Data records =>
--------------------------------------------------
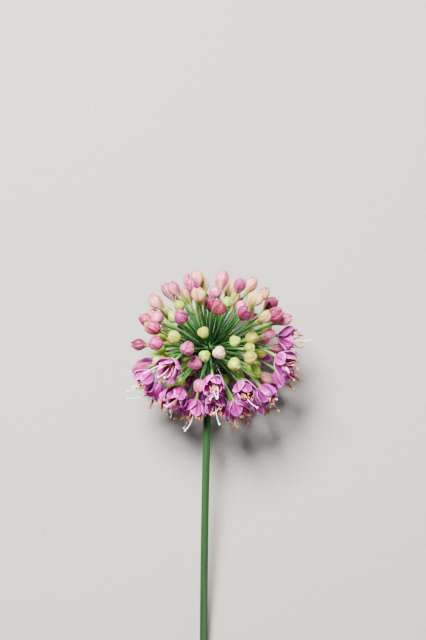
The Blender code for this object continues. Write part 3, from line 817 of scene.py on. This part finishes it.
def weave_stamen(weave, skins, turn, lean, length, draw):
    """A filament with its anther: a few are fresh and long, the others shed and short, or withered."""
    age = draw.random()
    lean = radians(lean + draw.uniform(-5, 9))
    turn += draw.uniform(-0.3, 0.3)
    root = around_axis(turn, *FILAMENT_ROOT)
    if age < FRESH_SHARE:
        skin, anther, shares = skins["filament"], skins["new_anther"], FRESH_REACH
    elif age < SHED_SHARE:
        skin, anther, shares = skins["old_filament"], skins["old_anther"], SHED_REACH
    else:
        skin, anther, shares = skins["withered"], None, WITHERED_REACH
    reach = length * MM * draw.uniform(*shares)
    tip = around_axis(turn, TIP_OUT + reach * sin(lean), TIP_UP + reach * cos(lean))
    sway = draw.uniform(0.5, 1.4) * draw.choice((-1, 1))
    knee = around_axis(turn + sway, 1.5 * MM + reach * sin(lean) * 0.5, reach * 0.62)
    out = Vector((tip.x, tip.y, 0)).normalized()
    cross = Vector((-out.y, out.x, 0))
    axis = (out * draw.uniform(-0.3, 1) + cross * draw.uniform(-0.8, 0.8) + Vector((0, 0, 0.5))).normalized()
    if anther:
        weave.tube(skin, bent(root, knee, tip), lambda t: FILAMENT_RADIUS * (1.5 - 0.7 * t), 6, 12)
        size = 0.5 if anther == skins["new_anther"] else draw.uniform(0.75, 1.1)
        weave.ball(anther, tip, axis, ANTHER_LENGTH * size, ANTHER_WIDTH, tint=draw.random())
        return
    tip += axis * draw.uniform(0.3, 1.0) * MM
    swing, thick, curl = draw.uniform(0, 6), draw.uniform(0.75, 1.25), cross * draw.uniform(-1, 1) * MM
    way = bent(root, knee, tip)

    def shrivelled(t):
        clump = sin(pi * max(0.0, (t - WITHERED_FROM) / (1 - WITHERED_FROM))) ** 0.7
        swollen = (0.22 + 0.06 * sin(22 * t + swing)) * clump
        return thick * (0.1 + swollen) * MM * min(1, 12.5 * (1.03 - t))

    weave.tube(skin, lambda t: way(t) + curl * t**4, shrivelled, 8, 22, tint=draw.random())


def weave_pistil(weave, ovary_skin, style_skin, draw):
    """The three-lobed ovary in the middle of the cup, and its style: long in some, with a round stigma."""

    def ovary(across, along):
        share = 0.5 - 0.5 * cos(pi * along)
        radius = swell(share, OVARY_WIDTH, 1.0, 0.8)
        radius *= 1 + 0.12 * cos(3 * pi * across) * sin(pi * share)
        return around_axis(pi * across, max(radius, LEAST), share * OVARY_LENGTH), across, share

    weave.surface(ovary_skin, ovary, 18, 8, around=True)
    top = Vector((0, 0, OVARY_LENGTH * 0.9))
    sway = Vector((draw.uniform(-1.7, 1.7), draw.uniform(-1.7, 1.7), 0)) * MM
    long_style = draw.random() < LONG_STYLE_SHARE
    height = STYLE_TOP * draw.uniform(*(LONG_STYLE if long_style else SHORT_STYLE))
    tip = Vector((0, 0, height)) + sway
    knee = Vector((0, 0, height * 0.75)) - sway * 0.5
    weave.tube(style_skin, bent(top, knee, tip), lambda t: STYLE_RADIUS, 6, 14)
    weave.ball(style_skin, tip, Vector((0, 0, 1)), STIGMA_WIDTH, STIGMA_WIDTH)


def dress_open_florets(florets, flower, skins):
    """Every open floret: six tepals in two whorls, and within them stamens and pistil."""
    for number, place in enumerate(florets, 1):
        draw = random.Random(SEED + 77 * number)
        outer, inner, lean, length = OPEN_FORMS[place.form]
        name = f"open_floret_{number:02d}"
        cup = Weave([skins["tepal"]])
        heart = Weave([skins[part] for part in HEART_PARTS])
        flare = draw.uniform(-7, 6)
        for i in range(6):
            turn = radians(60 * i)
            (start, end), root = (inner, INNER_ROOT) if i % 2 else (outer, OUTER_ROOT)
            weave_tepal(cup, skins["tepal"], turn, start, end + flare, root, draw)
            weave_stamen(heart, skins, turn, lean, length, draw)
        weave_pistil(heart, skins["ovary"], skins["style"], draw)
        matrix = flower @ upright(place)
        cup.piece(f"{name}_tepals", matrix, name, thickness=TEPAL_THICKNESS)
        heart.piece(f"{name}_stamens", matrix, name)


# ---- stems


def dress_umbel(florets, flower, skins):
    """Receptacle, pedicels and the young buds that are fused to them."""
    stems = Weave([skins["pedicel"], skins["receptacle"]])
    buds = Weave([skins[kind] for kind in ("green_bud", "cream_young_bud", "rose_young_bud")])
    draw = random.Random(UMBEL_SEED)

    def knob(across, along):
        swing = pi * min(along, KNOB_SHARE)
        out, up = KNOB_RADIUS * sin(swing) ** 0.8, KNOB_HEIGHT * cos(swing)
        if along >= KNOB_SHARE:
            down = (along - KNOB_SHARE) / (1 - KNOB_SHARE)
            out += (NECK_RADIUS - out) * min(1, 2 * down)
            up = up * (1 - down) - NECK_FOOT * down
        return around_axis(-pi * across, max(out, LEAST), up), across, 0.15

    stems.surface(skins["receptacle"], knob, 32, 22, around=True, tint=0.3)
    for place in florets:
        start = place.way * PEDICEL_ROOT
        stray = Vector([draw.gauss(0, PEDICEL_WANDER) for _ in range(3)])
        knee = place.base - place.axis * (PEDICEL_KNEE * place.base.length) + stray
        end = place.base + place.axis * TEPAL_SEAT
        thick = PEDICEL_RADIUS * draw.uniform(0.86, 1.05)

        def radius(t, thick=thick):
            return thick * (0.85 + 0.2 * t) + FLARE * max(0.0, (t - FLARE_FROM) / (1 - FLARE_FROM)) ** 2

        stems.tube(skins["pedicel"], bent(start, knee, end), radius, 9, 18, tint=draw.random())
        if place.stage == "green":
            skin = young_skin(place, skins, draw)
            weave_bud(buds, skin, "green", place.form, draw, upright(place), SMALL_BUD_GRID)
    stems.piece("umbel_pedicels", flower, "umbel")
    buds.piece("umbel_young_buds", flower, "umbel")


def dress_stalk(flower, skins):
    """The scape: slightly two-edged, gently bowed, and cut clean at its lower end."""
    weave = Weave([skins["scape"], skins["cut"]])
    top = NECK_FOOT + LEAST

    def along_stalk(across, along):
        height = STALK_LENGTH + (top - STALK_LENGTH) * along
        down = height / STALK_LENGTH
        size = 1 - STALK_TAPER * along
        turn = -pi * across
        edge = 1 + STALK_EDGE * cos(2 * turn) ** 3 - STALK_EDGE
        rib = 1 - RIB_DEPTH * (1 - cos(STALK_RIBS * turn)) / 2
        x = STALK_HALF_WIDTH * size * edge * rib * cos(turn) - STALK_BOW * down * (2 - down)
        y = STALK_HALF_DEPTH * size * rib * sin(turn)
        return Vector((x, y, -height)), both_ways(across), along

    def cut_face(across, along):
        turn = -pi * across
        x = STALK_HALF_WIDTH * CUT_SHARE * along * cos(turn) - STALK_BOW
        y = STALK_HALF_DEPTH * CUT_SHARE * along * sin(turn)
        hollow = PITH_DEPTH * max(0.0, 1 - along / PITH_SHARE)
        return Vector((x, y, -STALK_LENGTH + hollow)), across, along

    weave.surface(skins["scape"], along_stalk, 12 * STALK_RIBS, 60, around=True)
    weave.surface(skins["cut"], cut_face, 36, 6, around=True)
    weave.piece("stalk_skin", flower, "stalk")


# ---- the picture


def add_table():
    """A wide pale card for the flower to lie on."""
    bm = bmesh.new()
    bmesh.ops.create_grid(bm, x_segments=1, y_segments=1, size=TABLE_REACH)
    mesh = bpy.data.meshes.new("table")
    bm.to_mesh(mesh)
    bm.free()
    mesh.materials.append(table_paper())
    table = bpy.data.objects.new("table", mesh)
    bpy.context.scene.collection.objects.link(table)


def add_light(name, place, target, size, watts, colour):
    """A square soft light at place, aimed at the target."""
    light = bpy.data.lights.new(name, "AREA")
    light.size = size
    light.energy = watts
    light.color = linear(colour)[:3]
    lamp = bpy.data.objects.new(name, light)
    lamp.location = place
    lamp.rotation_euler = (target - lamp.location).to_track_quat("-Z", "Y").to_euler()
    bpy.context.scene.collection.objects.link(lamp)


def add_lights(target):
    """Soft studio light: a key from over the flower's top, a weak one from the right, and an even sky."""
    key, fill = target + Vector((-0.12, 0.2, 0.48)), target + Vector((0.4, -0.1, 0.3))
    add_light("key", key, target, size=0.22, watts=20.5, colour="#FFFBF5")
    add_light("fill", fill, target, size=0.35, watts=0.8, colour="#EEF3FF")
    world = bpy.data.worlds.new("studio")
    world.use_nodes = True
    backdrop = world.node_tree.nodes["Background"]
    backdrop.inputs["Color"].default_value = linear("#F2F3F5")
    backdrop.inputs["Strength"].default_value = 0.1
    bpy.context.scene.world = world


def add_camera(flower):
    """Looks down square on the stalk from a little way off, the flower's top upwards in the picture."""
    lens, sensor = 90.0, 36.0
    picture_height = 186.0 * MM
    distance = picture_height * lens / sensor
    aim = flower @ Vector((1.1 * MM, 0, 8.4 * MM))
    turned = flower.to_3x3()
    towards = turned @ Vector((0, -1, 0))
    camera = bpy.data.cameras.new("camera")
    camera.lens = lens
    camera.sensor_width = sensor
    camera.clip_start = 0.01
    view = bpy.data.objects.new("camera", camera)
    right, up = turned @ Vector((1, 0, 0)), turned @ Vector((0, 0, 1))
    facing = Matrix((right, up, towards)).transposed().to_4x4()
    view.matrix_world = Matrix.Translation(aim + towards * distance) @ facing
    bpy.context.scene.collection.objects.link(view)
    bpy.context.scene.camera = view


def main():
    flower = laid_flower()
    add_camera(flower)
    add_lights(flower.translation)
    add_table()

    florets = places()
    late = late_places(florets)
    # The greens of the stems, from their foot to their top. The scape darkens towards the head: painted
    # shade under the head.
    scape_greens_and_shade = ((0.0, "#1A341C"), (0.5, "#153613"), (0.8, "#12380E"), (1.0, "#081F09"))
    # The pedicels are nearly black at their roots: painted shade deep inside the head. They grow paler green
    # towards the florets.
    pedicel_greens_and_shade = ((0.0, "#041806"), (0.35, "#0A2E0F"), (0.75, "#1D541C"), (1.0, "#7A9E44"))
    skins = {
        "tepal": petal_tissue("lilac_tepal", "#AE5E94", "#B8229E", "#D440C0", "#FA94F2", "#560A50", 1.45),
        "filament": thread_tissue("filament", "#D77FBB", "#F6EAEE"),
        "old_filament": thread_tissue("withered_filament", "#C4609A", "#B4695A"),
        "style": thread_tissue("style", "#E9D7E4", "#FBF8F2"),
        "withered": withered_thread(),
        "old_anther": pollen_sac("shed_anther", "#7A3A1C", "#E0934E"),
        "new_anther": pollen_sac("fresh_anther", "#E8D2A8", "#FBF3E2"),
        "ovary": petal_tissue("ovary", "#A8BC60", "#C08C90", "#CF8CA8", "#D0C088", "#7F9A48"),
        "receptacle": stem_skin("receptacle_skin", ((0.0, "#12421A"), (1.0, "#1E5A24")), "#2C6A2A", 0.6),
        # The pedicels' pale streaks are partly painted highlights.
        "pedicel": stem_skin("pedicel_skin", pedicel_greens_and_shade, "#66A65A", 0.27),
        "green_bud": young_bud_skin(
            "green_bud_skin", "#4C8420", "#88B42C", "#9CBE3C", "#D4E678", "#5A8424", "#9A7830"
        ),
        "cream_young_bud": young_bud_skin(
            "cream_bud_skin", "#A9B860", "#E0CFA0", "#E6BFA0", "#F4EBCB", "#C9AE72", "#D08C84"
        ),
        "rose_young_bud": young_bud_skin(
            "rose_bud_skin", "#B7A070", "#CE5C92", "#BE4684", "#EC9CC0", "#9E2F6C", "#8E2C64"
        ),
        "scape": stem_skin("scape_skin", scape_greens_and_shade, "#41703A", 0.5),
        "cut": cut_stem_flesh(),
    }
    # The rose buds' tips are lighter than their bodies: partly their own colour, partly a painted highlight
    # on the buds' ends.
    rose_buds = (
        petal_tissue("rose_tepal", "#8A7440", "#961C50", "#BA3478", "#D8689E", "#501428", 1.45, 0.3, 0.85),
        petal_tissue("salmon_tepal", "#8C7E3E", "#9A2E48", "#B2445E", "#CE7474", "#581A22", 1.35, 0.35, 0.8),
        petal_tissue("mauve_tepal", "#928256", "#A83076", "#C04490", "#E078B2", "#641E44", 1.3, 0.3, 0.75),
    )
    pale_buds = (
        petal_tissue("peach_tepal", "#7E9636", "#C89C66", "#CC7A6C", "#F0D8AE", "#9C6838", 1.0, 0.5, 0.35),
        petal_tissue("blush_tepal", "#889A42", "#C8867A", "#C05676", "#EEC4B4", "#984658", 1.0, 0.45, 0.4),
        petal_tissue("ivory_tepal", "#829638", "#C8B680", "#CC9A7C", "#F2E8C8", "#94864A", 0.9, 0.55, 0.3),
        petal_tissue("pink_tepal", "#A2985E", "#C8648A", "#B24072", "#F0B2C4", "#862850", 1.1, 0.4, 0.45),
    )
    dress_stalk(flower, skins)
    dress_umbel(florets + late, flower, skins)
    dress_open_florets(of_stage("open", florets), flower, skins)
    dress_buds("pink", of_stage("pink", florets), flower, rose_buds)
    dress_buds("pale", of_stage("pale", florets), flower, pale_buds)
    dress_late_buds("pink", of_stage("pink", late), flower, rose_buds)
    dress_late_buds("pale", of_stage("pale", late), flower, pale_buds)


main()
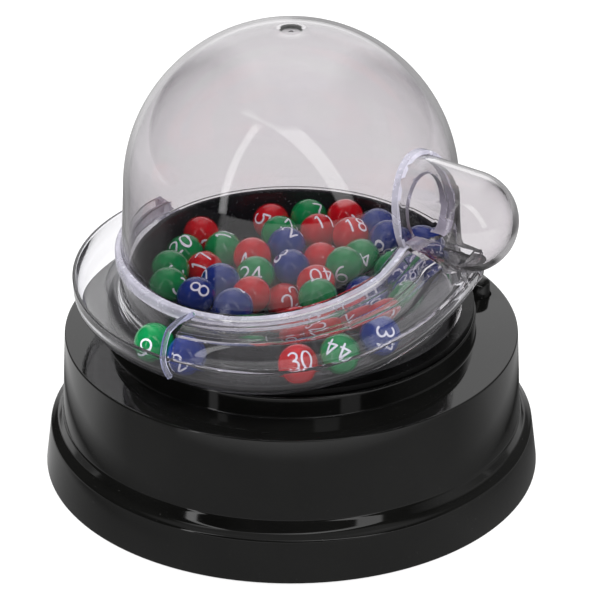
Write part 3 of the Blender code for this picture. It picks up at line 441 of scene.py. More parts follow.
def bowl_black(name):
    """Black bowl with scuffs from the balls and pale specks of wear."""
    s = Shader(name)
    base = s.blend(s.ramp(s.noise(70, 5), 0.3, 0.75), (0.006, 0.006, 0.0068), (0.013, 0.013, 0.015))
    specks = s.ramp(s.noise(1500, 2, 0.4), 0.69, 0.75)
    scuffs = s.ramp(s.noise(420, 5, 0.75, (1.0, 1.0, 3.0)), 0.60, 0.72, 0.0, 0.25)
    marks = s.math("MAXIMUM", s.math("MULTIPLY", specks, 0.5), scuffs)
    colour = s.blend(marks, base, (0.11, 0.11, 0.12))
    rough = s.ramp(s.noise(160, 5), 0.25, 0.8, 0.14, 0.32)
    normal = s.bump(s.noise(600, 4, 0.6), 0.03, 0.4)
    return s.done(s.principled(Base_Color=colour, Roughness=rough, Normal=normal, IOR=1.5))


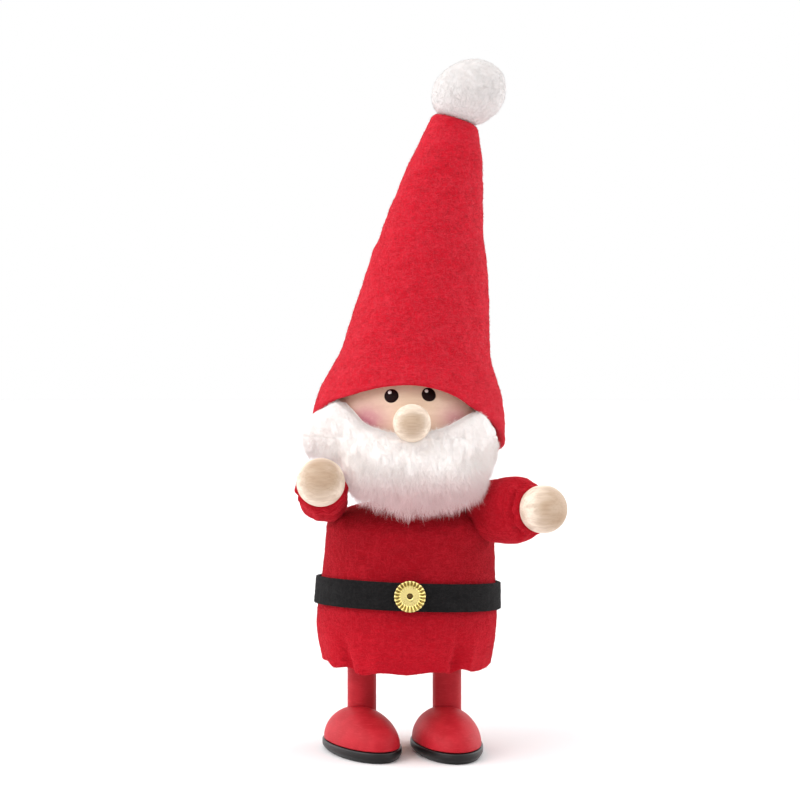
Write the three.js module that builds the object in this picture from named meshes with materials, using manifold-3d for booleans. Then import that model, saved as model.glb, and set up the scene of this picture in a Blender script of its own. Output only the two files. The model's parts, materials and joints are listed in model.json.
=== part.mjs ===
// A standing gnome figurine of wood and felt, 170 mm tall, in millimetres, +Z up.
// It faces -Y. "right" and "left" are the figure's own sides, so right is -X.
// The body's axis is x = 0, y = 0 while the pieces are made; at the end the whole
// figure is moved so that the middle of its footprint box is the origin.

import * as THREE from 'three';
import { mergeVertices } from 'three/addons/utils/BufferGeometryUtils.js';
import Module from 'manifold-3d';

const wasm = await Module();
wasm.setup();

// Fits shared by every piece
const GAP = 0.3; // air between neighbouring pieces
const FELT = 1.5; // felt thickness of hat, tunic and sleeves

// Feet and legs
const SOLE_THICKNESS = 2.7;
const SOLE_PROUD = 0.4; // how far the sole stands out past the shoe
const SHOE_WIDTH = 16.4;
const SHOE_TOE_LENGTH = 17.5; // from the widest line to the toe
const SHOE_HEEL_LENGTH = 12.5; // from the widest line to the heel
const SHOE_RISE = 8.0; // height of the shoe above its sole
const SHOE_FORWARD = 4.0; // widest line ahead of the leg
const LEG_RADIUS = 3.6;
const LEG_DEPTH_IN_SHOE = 6.0;
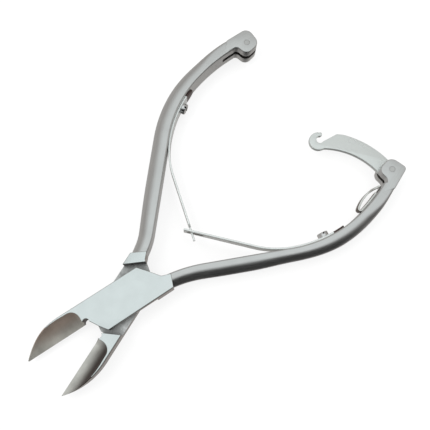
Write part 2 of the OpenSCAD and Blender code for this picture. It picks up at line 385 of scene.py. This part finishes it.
--------------------------------------------------
REQUIRED WORK => Copy exactly the lines from the one containing "Write the three.js" through the last line of the records, both included, and nothing else.

WRITTEN SOLUTION =>
Write the three.js module that builds the object in this picture from named meshes with materials, using manifold-3d for booleans. Then import that model, saved as model.glb, and set up the scene of this picture in a Blender script of its own. Output only the two files. The model's parts, materials and joints are listed in model.json.
=== part.mjs ===
// A standing gnome figurine of wood and felt, 170 mm tall, in millimetres, +Z up.
// It faces -Y. "right" and "left" are the figure's own sides, so right is -X.
// The body's axis is x = 0, y = 0 while the pieces are made; at the end the whole
// figure is moved so that the middle of its footprint box is the origin.

import * as THREE from 'three';
import { mergeVertices } from 'three/addons/utils/BufferGeometryUtils.js';
import Module from 'manifold-3d';

const wasm = await Module();
wasm.setup();

// Fits shared by every piece
const GAP = 0.3; // air between neighbouring pieces
const FELT = 1.5; // felt thickness of hat, tunic and sleeves

// Feet and legs
const SOLE_THICKNESS = 2.7;
const SOLE_PROUD = 0.4; // how far the sole stands out past the shoe
const SHOE_WIDTH = 16.4;
const SHOE_TOE_LENGTH = 17.5; // from the widest line to the toe
const SHOE_HEEL_LENGTH = 12.5; // from the widest line to the heel
const SHOE_RISE = 8.0; // height of the shoe above its sole
const SHOE_FORWARD = 4.0; // widest line ahead of the leg
const LEG_RADIUS = 3.6;
const LEG_DEPTH_IN_SHOE = 6.0;
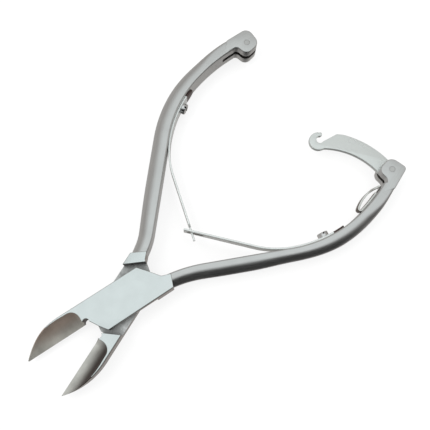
Write part 2 of the OpenSCAD and Blender code for this picture. It picks up at line 385 of scene.py. This part finishes it.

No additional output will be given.